WRITTEN INSTRUCTION: Take the data below and extract the lines from the one with "lead_length = sum(edge.length" to the one with "before = set(bpy.data.objects)", inclusive, exactly as written.

DATASET EXCERPT:
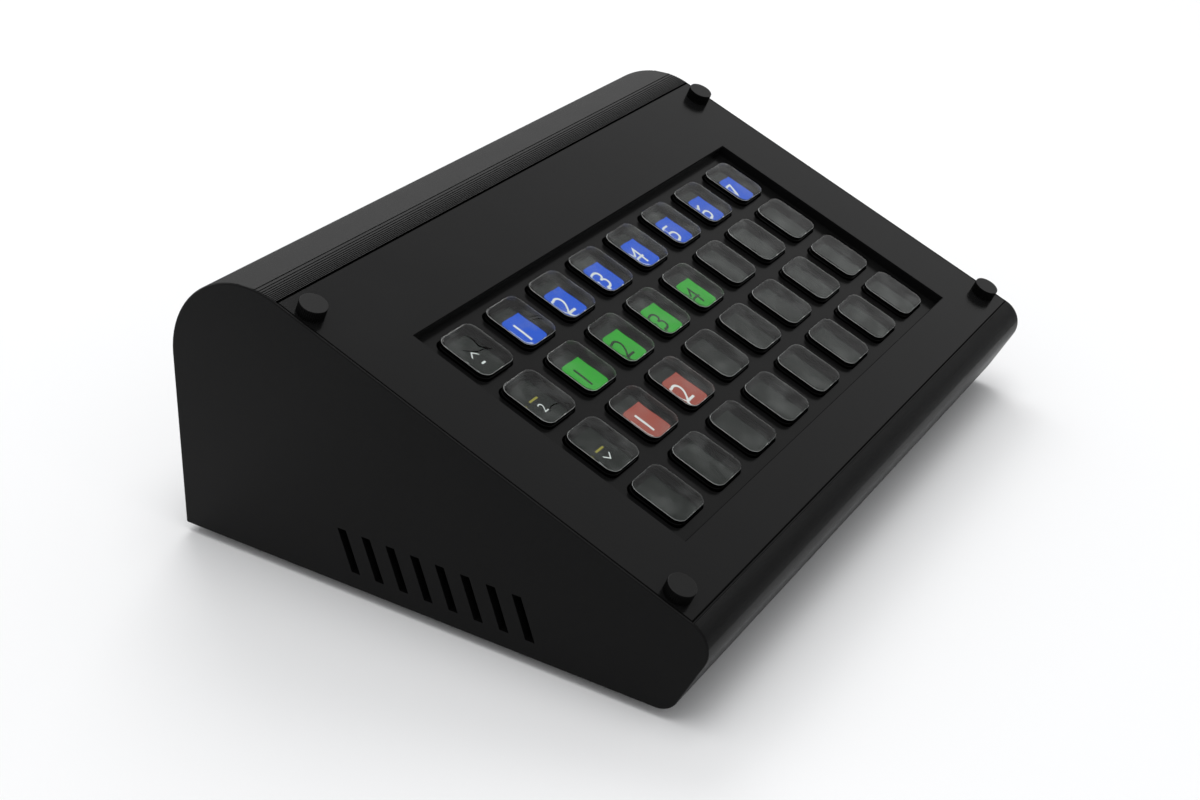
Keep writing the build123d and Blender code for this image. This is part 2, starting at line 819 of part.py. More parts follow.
# Double data socket with a tongue in each mouth
with BuildPart() as data_socket:
    add(socket_box(usb_x, usb_width, usb_height, usb_length))
    with BuildSketch(Plane.XZ.offset(-socket_face)):
        with Locations((usb_x, computer_top + usb_height / 2)):
            with GridLocations(0, usb_mouth_spacing, 1, 2):
                Rectangle(usb_mouth_width, usb_mouth_height)
                Rectangle(usb_tongue_width, usb_tongue_height, mode=Mode.SUBTRACT)
    extrude(amount=usb_mouth_depth, mode=Mode.SUBTRACT)
write(data_socket.part, "data_socket")

# Power socket
with BuildPart() as power_socket:
    with BuildSketch(Plane.XZ.offset(-socket_face)):
        with Locations((power_x, computer_top + power_height / 2)):
            SlotOverall(power_width, power_height)
    extrude(amount=power_length)
    with BuildSketch(Plane.XZ.offset(-socket_face)):
        with Locations((power_x, computer_top + power_height / 2)):
            SlotOverall(power_width - 2 * power_rim, power_height - 2 * power_rim)
    extrude(amount=power_length - power_back, mode=Mode.SUBTRACT)
write(power_socket.part, "power_socket")

# Screws that hold the computer board
with BuildPart() as board_screws:
    with BuildSketch(Plane.XY.offset(computer_top)):
        with Locations(*standoff_places):
            Circle(board_screw_head_radius)
    extrude(amount=board_screw_head_height)
    with BuildSketch(Plane.XY.offset(computer_top)):
        with Locations(*standoff_places):
            Circle(board_screw_radius)
    extrude(amount=-board_screw_length)
write(board_screws.part, "board_screws")

# Plugs of the inner lead: an elbow in the key unit's socket and an upright plug in the header
tip_width = socket_mouth_width - 2 * tip_clearance
tip_height = socket_mouth_height - 2 * tip_clearance
elbow_start = unit_length / 2 + elbow_gap
elbow_middle_x = lead_socket_x + elbow_overhang - elbow_width / 2
header_plug_bottom = computer_top + header_height
with BuildPart() as lead_plugs:
    with BuildSketch(rear_facing(elbow_middle_x, elbow_start, socket_middle_depth)):
        Rectangle(elbow_width, elbow_height)
    extrude(amount=elbow_length)
    fillet(lead_plugs.edges().filter_by(Axis.X), elbow_fillet)
    with BuildSketch(rear_facing(lead_socket_x, elbow_start, socket_middle_depth)):
        SlotOverall(tip_width, tip_height)
    extrude(amount=socket_end - tip_depth - elbow_start)
    with BuildSketch(Plane.XY.offset(header_plug_bottom)):
        with Locations((header_x, header_y)):
            Rectangle(header_width, header_length)
    extrude(amount=header_plug_height)
    with BuildSketch(Plane.XY.offset(header_plug_bottom)):
        with Locations((header_x, header_y)):
            Rectangle(
                header_width - 2 * header_wall - 2 * tip_clearance,
                header_length - 2 * header_wall - 2 * tip_clearance,
            )
    extrude(amount=-header_tip_depth)
write(lead_plugs.part, "lead_plugs")

# Inner lead from the elbow to the header, in straight runs joined by wide bends
lead_start = deck.from_local_coords(
    Vector(elbow_middle_x - elbow_width / 2, elbow_start + elbow_length / 2, -socket_middle_depth)
)
lead_end = Vector(header_x, header_y, header_plug_bottom + header_plug_height)
lead_points = [
    lead_start,
    lead_start + Vector(-lead_first_run, 0, 0),
    lead_start + Vector(-lead_sideways, lead_rearward, -lead_drop),
    lead_end + Vector(0, 0, lead_last_run),
    lead_end,
]
lead_runs = [after - before for before, after in zip(lead_points, lead_points[1:])]
lead_radii = [
    lead_bend_share
    * min(run.length, following.length)
    / tan(radians(run.get_angle(following)) / 2)
    for run, following in zip(lead_runs, lead_runs[1:])
]
with BuildPart() as data_lead:
    with BuildLine() as lead_route:
        FilletPolyline(*lead_points, radius=lead_radii)
    with BuildSketch(Plane(origin=lead_start, x_dir=(0, 1, 0), z_dir=(-1, 0, 0))):
        Circle(lead_radius)
    sweep(path=lead_route.line)
write(data_lead.part, "data_lead")
lead_length = sum(edge.length for edge in lead_route.edges())
print("runs of the lead in mm", [round(run.length, 1) for run in lead_runs])
print("bend radii of the lead in mm", [round(radius, 1) for radius in lead_radii])
print("volume of the lead in mm3", round(data_lead.part.volume, 1))
print("its section times its length", round(pi * lead_radius**2 * lead_length, 1))
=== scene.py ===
# %% [markdown]
# # A desk console with 32 display keys
#
# This lesson dresses a small control console: a black wedge-shaped housing from a 3D printer, a
# flat plate on its slope, four thumbscrews, and a grid of clear keys with a display under them.
# The solid model comes first and says where every piece is. Blender adds what the eye needs:
# layer lines, clear plastic, lit pictures, light and a camera.

# %% [markdown]
# ## Load the solid model
#
# Each piece of the solid model arrives as an object at its true place, in metres. Nothing here
# moves it. Pieces that we add ride on one of its bodies, so they follow when a key is pressed or
# a screw is turned.

# %% Load the solid model
import bpy
import json
from math import cos, pi, radians, sin
from mathutils import Matrix, Vector

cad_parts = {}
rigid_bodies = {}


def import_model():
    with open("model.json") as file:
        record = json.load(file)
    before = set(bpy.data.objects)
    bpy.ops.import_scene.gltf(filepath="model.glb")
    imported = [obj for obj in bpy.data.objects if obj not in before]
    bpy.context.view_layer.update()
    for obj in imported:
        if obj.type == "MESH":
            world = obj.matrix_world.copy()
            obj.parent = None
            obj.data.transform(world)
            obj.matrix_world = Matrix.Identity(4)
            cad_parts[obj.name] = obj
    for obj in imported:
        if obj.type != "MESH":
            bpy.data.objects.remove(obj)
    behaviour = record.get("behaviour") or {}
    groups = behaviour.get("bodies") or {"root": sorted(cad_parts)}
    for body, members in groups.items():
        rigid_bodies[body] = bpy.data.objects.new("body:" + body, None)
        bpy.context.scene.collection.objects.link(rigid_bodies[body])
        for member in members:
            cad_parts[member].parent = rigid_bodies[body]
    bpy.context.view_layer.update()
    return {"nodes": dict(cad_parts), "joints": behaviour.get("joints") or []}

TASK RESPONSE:
lead_length = sum(edge.length for edge in lead_route.edges())
print("runs of the lead in mm", [round(run.length, 1) for run in lead_runs])
print("bend radii of the lead in mm", [round(radius, 1) for radius in lead_radii])
print("volume of the lead in mm3", round(data_lead.part.volume, 1))
print("its section times its length", round(pi * lead_radius**2 * lead_length, 1))
=== scene.py ===
# %% [markdown]
# # A desk console with 32 display keys
#
# This lesson dresses a small control console: a black wedge-shaped housing from a 3D printer, a
# flat plate on its slope, four thumbscrews, and a grid of clear keys with a display under them.
# The solid model comes first and says where every piece is. Blender adds what the eye needs:
# layer lines, clear plastic, lit pictures, light and a camera.

# %% [markdown]
# ## Load the solid model
#
# Each piece of the solid model arrives as an object at its true place, in metres. Nothing here
# moves it. Pieces that we add ride on one of its bodies, so they follow when a key is pressed or
# a screw is turned.

# %% Load the solid model
import bpy
import json
from math import cos, pi, radians, sin
from mathutils import Matrix, Vector

cad_parts = {}
rigid_bodies = {}


def import_model():
    with open("model.json") as file:
        record = json.load(file)
    before = set(bpy.data.objects)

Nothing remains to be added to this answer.